Union Watch commented more pointedly,
The “biggest factor” cited was the government-mandated Project Labor Agreement.… Most damaging was the electrical package.… There were three bids very close to each other, but those three bids were double the original estimate. Is it any surprise that the International Brotherhood of Electrical Workers … aggressively lobbies elected officials at California local governments to mandate Project Labor Agreements?
Union Watch speculated that, since unions were aware that nonunion bidders were dropping out, they may have hiked their own bids accordingly. Thus, PLAs “cut bid competition and raise construction costs, for the benefit of unions at the expense of taxpayers.”
Other commentators were more pointed still. A blogger on California Political News & Views blasted, “What is the cost of a union monopoly and ownership of a school board? What does it cost to honest students, parents and taxpayers? Why do the people of Oxnard and elsewhere allow themselves to be blackmailed into spending $15 million or so to an organization that has power and money, not education as its goal?”

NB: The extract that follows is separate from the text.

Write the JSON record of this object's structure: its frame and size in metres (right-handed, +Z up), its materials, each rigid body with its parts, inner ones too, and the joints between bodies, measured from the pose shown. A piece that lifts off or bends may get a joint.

A comprehensive study of the economic impact of PLAs on California construction was issued in 2011, entitled “Measuring the Cost of Project Labor Agreements on School Construction in California” (PDF). The study stated,
We examine the inflation-adjusted square foot construction costs for 551 school projects in California built between 1995 and 2009. Sixty-five of these projects were built using PLAs in eight separate school districts. Our research shows that PLAs are associated with higher construction costs. We found that costs are 13 to 15 percent higher when school districts construct a school under a PLA.
The incredible costs of pensions and other benefits attached to public-service unions deserve a harsh spotlight, but the costs of other unions need equal attention. This is especially true because so much of the expense is hidden in local agendas at meetings controlled by small handfuls of people. Public money should never be spent in the shadows.